Exercise data:
>> START
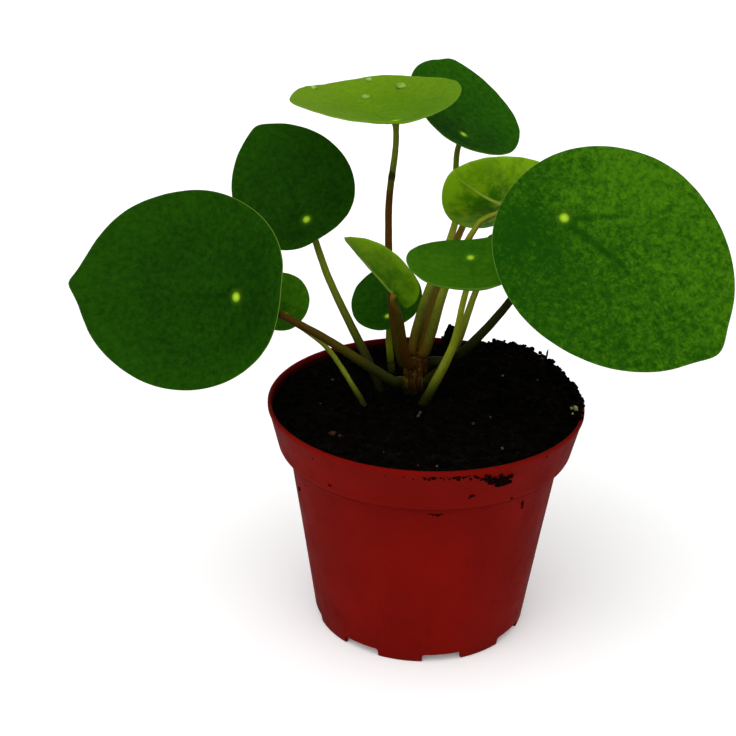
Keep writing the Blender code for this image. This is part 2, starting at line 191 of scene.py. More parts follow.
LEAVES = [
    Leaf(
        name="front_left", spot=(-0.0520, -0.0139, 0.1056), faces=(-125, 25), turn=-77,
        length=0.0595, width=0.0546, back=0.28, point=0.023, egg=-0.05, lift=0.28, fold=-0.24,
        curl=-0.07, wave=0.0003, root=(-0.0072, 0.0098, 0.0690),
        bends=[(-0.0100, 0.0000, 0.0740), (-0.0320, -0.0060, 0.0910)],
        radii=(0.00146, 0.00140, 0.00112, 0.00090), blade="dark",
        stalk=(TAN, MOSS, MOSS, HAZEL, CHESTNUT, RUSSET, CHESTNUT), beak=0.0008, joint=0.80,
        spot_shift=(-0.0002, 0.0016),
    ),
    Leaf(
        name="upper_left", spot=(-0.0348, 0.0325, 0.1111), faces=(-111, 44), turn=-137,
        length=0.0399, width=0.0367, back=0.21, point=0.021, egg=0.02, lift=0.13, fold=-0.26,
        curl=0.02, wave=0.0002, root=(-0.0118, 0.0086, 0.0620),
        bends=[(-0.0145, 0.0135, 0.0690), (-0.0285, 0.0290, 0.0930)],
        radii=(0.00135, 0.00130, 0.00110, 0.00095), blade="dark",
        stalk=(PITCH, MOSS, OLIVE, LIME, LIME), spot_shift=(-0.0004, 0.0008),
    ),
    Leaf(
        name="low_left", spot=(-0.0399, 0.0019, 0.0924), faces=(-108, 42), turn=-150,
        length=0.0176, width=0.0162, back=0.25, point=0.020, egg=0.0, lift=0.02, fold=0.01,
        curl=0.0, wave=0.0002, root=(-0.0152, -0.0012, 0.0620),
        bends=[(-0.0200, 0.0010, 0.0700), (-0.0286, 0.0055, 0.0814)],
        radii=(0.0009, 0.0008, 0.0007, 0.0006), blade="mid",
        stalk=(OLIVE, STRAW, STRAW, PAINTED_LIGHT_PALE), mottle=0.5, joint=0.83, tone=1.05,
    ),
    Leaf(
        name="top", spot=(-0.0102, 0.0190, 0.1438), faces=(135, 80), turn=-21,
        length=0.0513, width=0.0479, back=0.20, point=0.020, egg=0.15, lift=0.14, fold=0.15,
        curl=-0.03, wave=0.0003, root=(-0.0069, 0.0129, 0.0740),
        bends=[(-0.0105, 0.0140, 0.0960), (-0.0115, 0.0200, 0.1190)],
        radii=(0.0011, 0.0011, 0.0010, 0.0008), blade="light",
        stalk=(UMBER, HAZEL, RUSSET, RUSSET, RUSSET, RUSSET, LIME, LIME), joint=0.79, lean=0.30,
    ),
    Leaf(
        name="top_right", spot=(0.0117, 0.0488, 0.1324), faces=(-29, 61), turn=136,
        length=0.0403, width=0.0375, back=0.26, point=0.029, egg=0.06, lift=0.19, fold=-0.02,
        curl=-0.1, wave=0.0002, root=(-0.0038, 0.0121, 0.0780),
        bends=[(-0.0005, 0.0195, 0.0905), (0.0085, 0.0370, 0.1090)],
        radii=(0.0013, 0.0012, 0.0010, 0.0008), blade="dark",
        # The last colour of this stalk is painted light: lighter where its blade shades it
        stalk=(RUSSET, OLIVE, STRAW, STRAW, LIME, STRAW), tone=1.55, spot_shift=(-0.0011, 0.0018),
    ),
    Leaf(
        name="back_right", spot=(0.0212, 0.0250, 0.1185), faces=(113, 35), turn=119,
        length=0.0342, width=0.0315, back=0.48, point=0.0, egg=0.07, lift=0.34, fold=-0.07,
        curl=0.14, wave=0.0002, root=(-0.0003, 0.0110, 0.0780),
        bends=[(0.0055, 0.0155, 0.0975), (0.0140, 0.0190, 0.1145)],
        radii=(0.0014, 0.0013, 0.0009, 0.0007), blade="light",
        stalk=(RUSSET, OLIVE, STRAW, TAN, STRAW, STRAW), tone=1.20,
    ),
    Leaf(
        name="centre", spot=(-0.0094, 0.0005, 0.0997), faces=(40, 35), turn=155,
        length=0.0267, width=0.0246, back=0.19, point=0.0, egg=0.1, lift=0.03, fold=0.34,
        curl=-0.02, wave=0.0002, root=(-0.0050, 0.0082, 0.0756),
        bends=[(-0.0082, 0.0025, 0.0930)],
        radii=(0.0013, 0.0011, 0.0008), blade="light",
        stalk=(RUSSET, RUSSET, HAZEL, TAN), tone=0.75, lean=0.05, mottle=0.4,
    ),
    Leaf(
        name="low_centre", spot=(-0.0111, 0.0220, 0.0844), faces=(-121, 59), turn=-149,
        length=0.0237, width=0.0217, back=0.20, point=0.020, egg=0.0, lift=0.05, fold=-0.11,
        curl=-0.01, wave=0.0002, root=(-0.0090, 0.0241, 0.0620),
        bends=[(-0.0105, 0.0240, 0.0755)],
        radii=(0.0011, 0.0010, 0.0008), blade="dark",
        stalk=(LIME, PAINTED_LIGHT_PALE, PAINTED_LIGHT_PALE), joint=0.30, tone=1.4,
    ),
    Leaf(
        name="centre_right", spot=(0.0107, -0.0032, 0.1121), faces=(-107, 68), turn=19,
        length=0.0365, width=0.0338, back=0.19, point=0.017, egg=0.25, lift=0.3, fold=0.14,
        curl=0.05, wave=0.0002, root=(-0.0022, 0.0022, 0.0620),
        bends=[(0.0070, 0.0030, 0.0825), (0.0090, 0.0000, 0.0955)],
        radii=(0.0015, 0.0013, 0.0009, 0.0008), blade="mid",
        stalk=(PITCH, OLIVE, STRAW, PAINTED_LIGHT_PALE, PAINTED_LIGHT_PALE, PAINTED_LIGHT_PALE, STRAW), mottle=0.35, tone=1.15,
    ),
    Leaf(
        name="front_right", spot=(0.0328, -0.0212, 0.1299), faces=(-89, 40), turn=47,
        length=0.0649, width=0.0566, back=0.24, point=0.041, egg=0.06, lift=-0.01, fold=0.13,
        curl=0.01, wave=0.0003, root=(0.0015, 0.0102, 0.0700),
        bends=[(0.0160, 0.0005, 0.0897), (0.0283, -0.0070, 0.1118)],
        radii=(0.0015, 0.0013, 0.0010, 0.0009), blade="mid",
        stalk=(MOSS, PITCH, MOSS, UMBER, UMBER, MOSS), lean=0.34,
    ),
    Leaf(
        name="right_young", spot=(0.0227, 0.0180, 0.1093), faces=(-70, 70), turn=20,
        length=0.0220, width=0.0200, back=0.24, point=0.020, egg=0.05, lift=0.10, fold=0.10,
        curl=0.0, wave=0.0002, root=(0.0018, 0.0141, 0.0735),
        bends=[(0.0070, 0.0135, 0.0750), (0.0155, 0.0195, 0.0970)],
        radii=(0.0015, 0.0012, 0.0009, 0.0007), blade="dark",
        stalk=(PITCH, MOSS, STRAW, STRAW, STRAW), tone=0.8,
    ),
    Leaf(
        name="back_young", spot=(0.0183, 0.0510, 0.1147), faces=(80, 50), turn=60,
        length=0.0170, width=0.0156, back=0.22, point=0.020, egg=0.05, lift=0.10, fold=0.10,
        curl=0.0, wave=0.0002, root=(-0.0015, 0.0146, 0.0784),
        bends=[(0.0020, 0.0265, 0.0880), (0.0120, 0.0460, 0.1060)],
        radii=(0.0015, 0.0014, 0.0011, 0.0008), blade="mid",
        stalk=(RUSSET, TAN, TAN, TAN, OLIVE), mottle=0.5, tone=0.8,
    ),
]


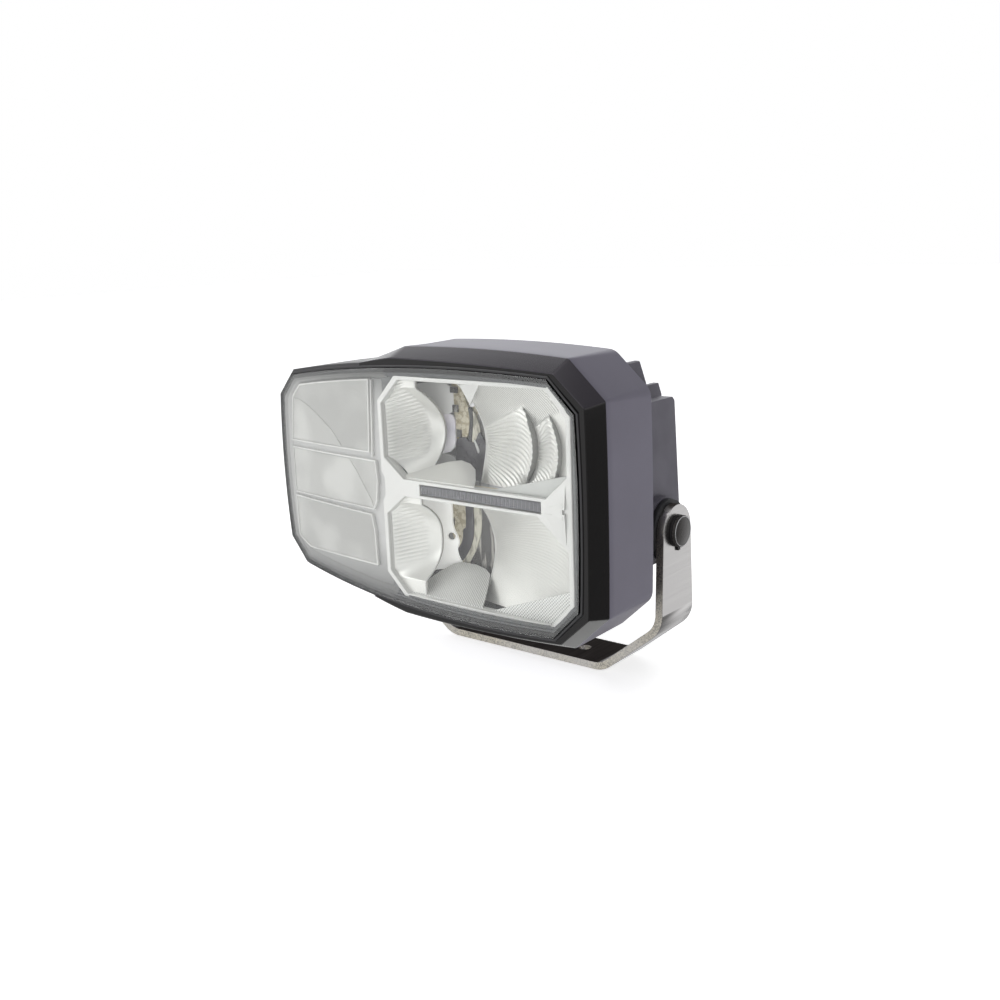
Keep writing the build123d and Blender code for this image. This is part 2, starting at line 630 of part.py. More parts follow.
>> END
Written problem: Exactly as shown, repeat every record.

Solution to the exercise:
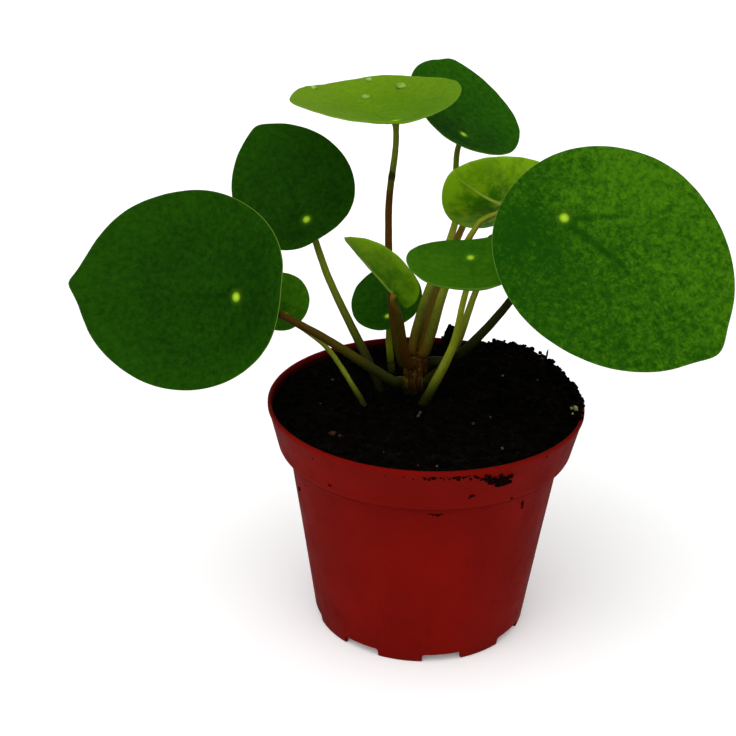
Keep writing the Blender code for this image. This is part 2, starting at line 191 of scene.py. More parts follow.
LEAVES = [
    Leaf(
        name="front_left", spot=(-0.0520, -0.0139, 0.1056), faces=(-125, 25), turn=-77,
        length=0.0595, width=0.0546, back=0.28, point=0.023, egg=-0.05, lift=0.28, fold=-0.24,
        curl=-0.07, wave=0.0003, root=(-0.0072, 0.0098, 0.0690),
        bends=[(-0.0100, 0.0000, 0.0740), (-0.0320, -0.0060, 0.0910)],
        radii=(0.00146, 0.00140, 0.00112, 0.00090), blade="dark",
        stalk=(TAN, MOSS, MOSS, HAZEL, CHESTNUT, RUSSET, CHESTNUT), beak=0.0008, joint=0.80,
        spot_shift=(-0.0002, 0.0016),
    ),
    Leaf(
        name="upper_left", spot=(-0.0348, 0.0325, 0.1111), faces=(-111, 44), turn=-137,
        length=0.0399, width=0.0367, back=0.21, point=0.021, egg=0.02, lift=0.13, fold=-0.26,
        curl=0.02, wave=0.0002, root=(-0.0118, 0.0086, 0.0620),
        bends=[(-0.0145, 0.0135, 0.0690), (-0.0285, 0.0290, 0.0930)],
        radii=(0.00135, 0.00130, 0.00110, 0.00095), blade="dark",
        stalk=(PITCH, MOSS, OLIVE, LIME, LIME), spot_shift=(-0.0004, 0.0008),
    ),
    Leaf(
        name="low_left", spot=(-0.0399, 0.0019, 0.0924), faces=(-108, 42), turn=-150,
        length=0.0176, width=0.0162, back=0.25, point=0.020, egg=0.0, lift=0.02, fold=0.01,
        curl=0.0, wave=0.0002, root=(-0.0152, -0.0012, 0.0620),
        bends=[(-0.0200, 0.0010, 0.0700), (-0.0286, 0.0055, 0.0814)],
        radii=(0.0009, 0.0008, 0.0007, 0.0006), blade="mid",
        stalk=(OLIVE, STRAW, STRAW, PAINTED_LIGHT_PALE), mottle=0.5, joint=0.83, tone=1.05,
    ),
    Leaf(
        name="top", spot=(-0.0102, 0.0190, 0.1438), faces=(135, 80), turn=-21,
        length=0.0513, width=0.0479, back=0.20, point=0.020, egg=0.15, lift=0.14, fold=0.15,
        curl=-0.03, wave=0.0003, root=(-0.0069, 0.0129, 0.0740),
        bends=[(-0.0105, 0.0140, 0.0960), (-0.0115, 0.0200, 0.1190)],
        radii=(0.0011, 0.0011, 0.0010, 0.0008), blade="light",
        stalk=(UMBER, HAZEL, RUSSET, RUSSET, RUSSET, RUSSET, LIME, LIME), joint=0.79, lean=0.30,
    ),
    Leaf(
        name="top_right", spot=(0.0117, 0.0488, 0.1324), faces=(-29, 61), turn=136,
        length=0.0403, width=0.0375, back=0.26, point=0.029, egg=0.06, lift=0.19, fold=-0.02,
        curl=-0.1, wave=0.0002, root=(-0.0038, 0.0121, 0.0780),
        bends=[(-0.0005, 0.0195, 0.0905), (0.0085, 0.0370, 0.1090)],
        radii=(0.0013, 0.0012, 0.0010, 0.0008), blade="dark",
        # The last colour of this stalk is painted light: lighter where its blade shades it
        stalk=(RUSSET, OLIVE, STRAW, STRAW, LIME, STRAW), tone=1.55, spot_shift=(-0.0011, 0.0018),
    ),
    Leaf(
        name="back_right", spot=(0.0212, 0.0250, 0.1185), faces=(113, 35), turn=119,
        length=0.0342, width=0.0315, back=0.48, point=0.0, egg=0.07, lift=0.34, fold=-0.07,
        curl=0.14, wave=0.0002, root=(-0.0003, 0.0110, 0.0780),
        bends=[(0.0055, 0.0155, 0.0975), (0.0140, 0.0190, 0.1145)],
        radii=(0.0014, 0.0013, 0.0009, 0.0007), blade="light",
        stalk=(RUSSET, OLIVE, STRAW, TAN, STRAW, STRAW), tone=1.20,
    ),
    Leaf(
        name="centre", spot=(-0.0094, 0.0005, 0.0997), faces=(40, 35), turn=155,
        length=0.0267, width=0.0246, back=0.19, point=0.0, egg=0.1, lift=0.03, fold=0.34,
        curl=-0.02, wave=0.0002, root=(-0.0050, 0.0082, 0.0756),
        bends=[(-0.0082, 0.0025, 0.0930)],
        radii=(0.0013, 0.0011, 0.0008), blade="light",
        stalk=(RUSSET, RUSSET, HAZEL, TAN), tone=0.75, lean=0.05, mottle=0.4,
    ),
    Leaf(
        name="low_centre", spot=(-0.0111, 0.0220, 0.0844), faces=(-121, 59), turn=-149,
        length=0.0237, width=0.0217, back=0.20, point=0.020, egg=0.0, lift=0.05, fold=-0.11,
        curl=-0.01, wave=0.0002, root=(-0.0090, 0.0241, 0.0620),
        bends=[(-0.0105, 0.0240, 0.0755)],
        radii=(0.0011, 0.0010, 0.0008), blade="dark",
        stalk=(LIME, PAINTED_LIGHT_PALE, PAINTED_LIGHT_PALE), joint=0.30, tone=1.4,
    ),
    Leaf(
        name="centre_right", spot=(0.0107, -0.0032, 0.1121), faces=(-107, 68), turn=19,
        length=0.0365, width=0.0338, back=0.19, point=0.017, egg=0.25, lift=0.3, fold=0.14,
        curl=0.05, wave=0.0002, root=(-0.0022, 0.0022, 0.0620),
        bends=[(0.0070, 0.0030, 0.0825), (0.0090, 0.0000, 0.0955)],
        radii=(0.0015, 0.0013, 0.0009, 0.0008), blade="mid",
        stalk=(PITCH, OLIVE, STRAW, PAINTED_LIGHT_PALE, PAINTED_LIGHT_PALE, PAINTED_LIGHT_PALE, STRAW), mottle=0.35, tone=1.15,
    ),
    Leaf(
        name="front_right", spot=(0.0328, -0.0212, 0.1299), faces=(-89, 40), turn=47,
        length=0.0649, width=0.0566, back=0.24, point=0.041, egg=0.06, lift=-0.01, fold=0.13,
        curl=0.01, wave=0.0003, root=(0.0015, 0.0102, 0.0700),
        bends=[(0.0160, 0.0005, 0.0897), (0.0283, -0.0070, 0.1118)],
        radii=(0.0015, 0.0013, 0.0010, 0.0009), blade="mid",
        stalk=(MOSS, PITCH, MOSS, UMBER, UMBER, MOSS), lean=0.34,
    ),
    Leaf(
        name="right_young", spot=(0.0227, 0.0180, 0.1093), faces=(-70, 70), turn=20,
        length=0.0220, width=0.0200, back=0.24, point=0.020, egg=0.05, lift=0.10, fold=0.10,
        curl=0.0, wave=0.0002, root=(0.0018, 0.0141, 0.0735),
        bends=[(0.0070, 0.0135, 0.0750), (0.0155, 0.0195, 0.0970)],
        radii=(0.0015, 0.0012, 0.0009, 0.0007), blade="dark",
        stalk=(PITCH, MOSS, STRAW, STRAW, STRAW), tone=0.8,
    ),
    Leaf(
        name="back_young", spot=(0.0183, 0.0510, 0.1147), faces=(80, 50), turn=60,
        length=0.0170, width=0.0156, back=0.22, point=0.020, egg=0.05, lift=0.10, fold=0.10,
        curl=0.0, wave=0.0002, root=(-0.0015, 0.0146, 0.0784),
        bends=[(0.0020, 0.0265, 0.0880), (0.0120, 0.0460, 0.1060)],
        radii=(0.0015, 0.0014, 0.0011, 0.0008), blade="mid",
        stalk=(RUSSET, TAN, TAN, TAN, OLIVE), mottle=0.5, tone=0.8,
    ),
]


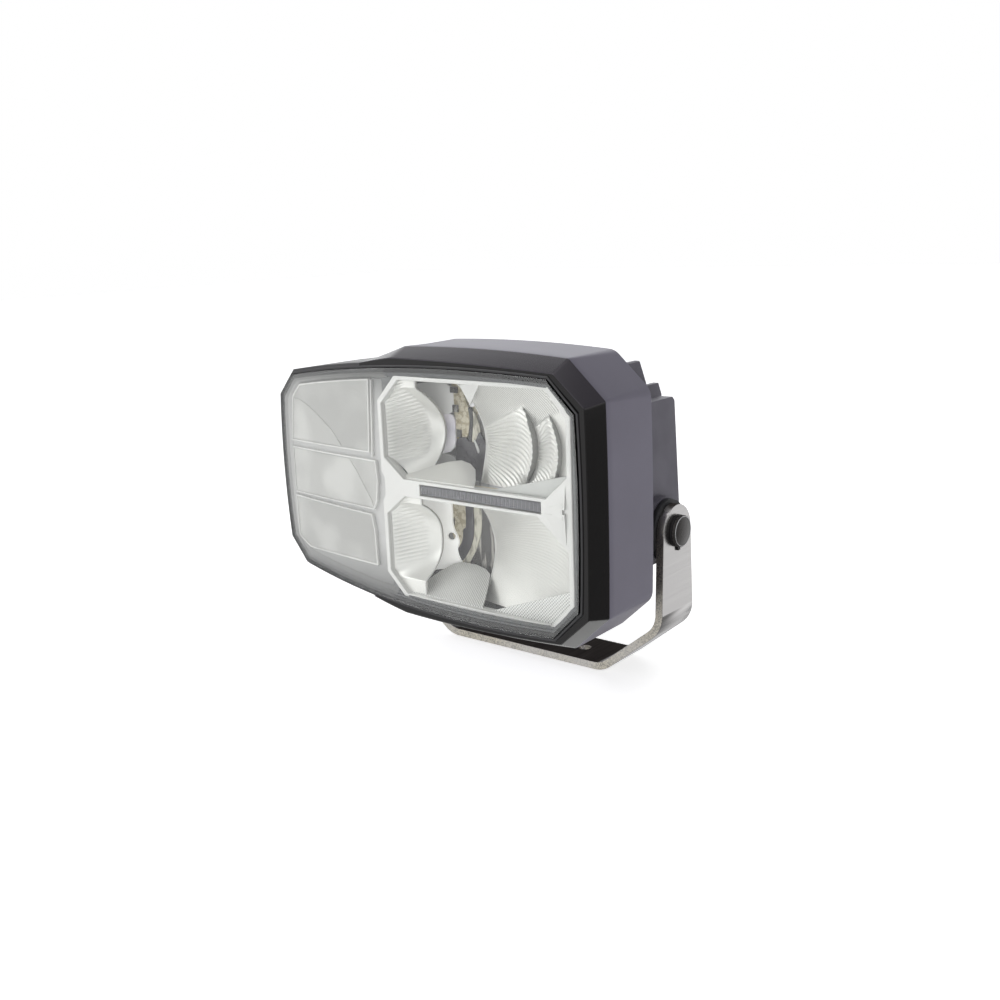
Keep writing the build123d and Blender code for this image. This is part 2, starting at line 630 of part.py. More parts follow.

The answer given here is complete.